Des documens conservés dans les archives de la ville d’Étampes,
nous révèlent à quelle époque l’on vit cesser
enfin l’usage de cette singulière obligation. Ce fut dans la dernière
période du quatorzième siècle. Louis d’Evreux, second
u nom, seigneur de Lunel, était alors comte d’Étampes. Vers
l’an 1370, les Anglais, après quelques tentatives infructueuses
sous les murs de Paris, vinrent passer au point d’Antony, et entrèrent
dans Étampes qu’ils prirent et saccagèrent. La belle église
de Sainte-Croix fut pillée: et celle de Notre-Dame-du-fort,
[p.91] ainsi nommée à
cause des fortification et des larges fossés qui l’environnaient*, se ressentit aussi de leurs violences. Les habitans
du marché Saint-Gilles, ruinés par cette guerre et par les
précédentes, vinrent alors représenter humblement
à leur seigneur, qu’il leur était désormais impossible
de fournir sa maison de linge, vaisselle et autres meubles. Le bon prince
fut ému de compassion en voyant la misère de ces pauvres habitans.

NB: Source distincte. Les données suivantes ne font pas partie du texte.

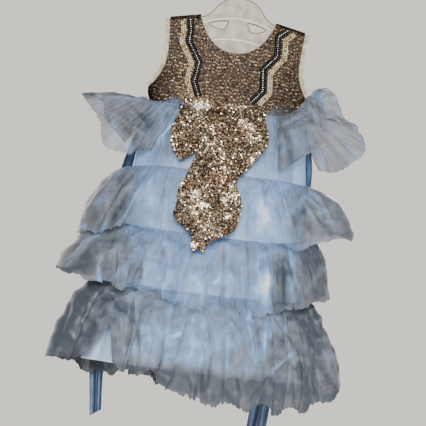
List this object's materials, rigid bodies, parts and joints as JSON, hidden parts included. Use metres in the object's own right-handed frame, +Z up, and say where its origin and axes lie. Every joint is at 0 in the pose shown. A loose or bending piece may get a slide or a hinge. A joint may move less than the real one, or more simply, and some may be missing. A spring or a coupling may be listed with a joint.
{
  "type": "sequin dress on a clothes hanger",
  "caption": "Girl's sleeveless party dress with a sequinned bodice, standing waist flounces and a tiered organza skirt, hung flat on a moulded clothes hanger.",
  "frame": {"origin": "the inside top of the hanger's hook, where a rail or nail carries it", "axes": "+Z up along the hanging dress; +X to the right as seen from the front; the front faces -Y"},
  "size_m": [0.5403, 0.2017, 0.8519],
  "materials": {
    "sequinned_net": "sequinned net, semi-metallic glints",
    "black_beads": "rows of black and silver beads",
    "cream_beads": "rows of cream beads",
    "net": "thin cream net, raw edge",
    "satin": "light blue satin, soft sheen",
    "organza": "sheer grey-blue organza, raw hems",
    "button_plastic": "small cream button",
    "hanger_plastic": "off-white moulded plastic"
  },
  "bodies": {
    "root": {"hanger": "hanger_plastic", "bodice_front": "sequinned_net", "bodice_back_left": "sequinned_net", "bodice_back_right": "sequinned_net", "back_button": "button_plastic", "band_cream_left": "cream_beads", "band_cream_right": "cream_beads", "band_black_left": "black_beads", "band_black_right": "black_beads", "frill_left": "net", "frill_right": "net", "underskirt": "satin", "tier_1": "organza", "tier_2": "organza", "tier_3": "organza", "flounce_front": "organza", "flounce_back": "organza", "wing_left": "organza", "wing_right": "organza", "sequin_tail": "sequinned_net", "tie_left": "satin", "tie_right": "satin"}
  },
  "joints": []
}
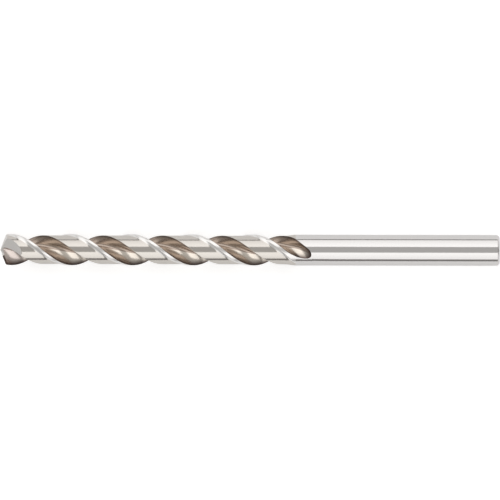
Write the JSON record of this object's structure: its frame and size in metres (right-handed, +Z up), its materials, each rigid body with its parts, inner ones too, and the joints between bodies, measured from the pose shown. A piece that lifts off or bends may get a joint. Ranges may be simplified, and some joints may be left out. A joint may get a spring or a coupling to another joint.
{
  "type": "twist drill bit",
  "caption": "Straight-shank jobber twist drill with right-hand helical flutes, ground margins and a split point.",
  "frame": {"origin": "centre of the shank's flat end face, on the drill's axis", "axes": "+X along the drill's axis, from the point towards the shank; the point's apex is at -X; +Z up, the drill lying on a surface; the lips are parallel to Y"},
  "size_m": [0.101, 0.0062, 0.0062],
  "materials": {
    "tool_steel": "bright ground high-speed steel, polished lands and shank, slightly bronzed flutes"
  },
  "bodies": {
    "root": {"drill_bit": "tool_steel"}
  },
  "joints": []
}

Il les déchargea volontiers d’une pareille servitude, tout en leur
laissant les privilèges qu’ils avaient reçus de Louis-le-Gros
en compensation de cette charge. II exigea d’eux seulement une simple rente
de dix livres parisis, payable à deux termes, sur les masures, maisons
et jardins situés dans les limites du marché (1).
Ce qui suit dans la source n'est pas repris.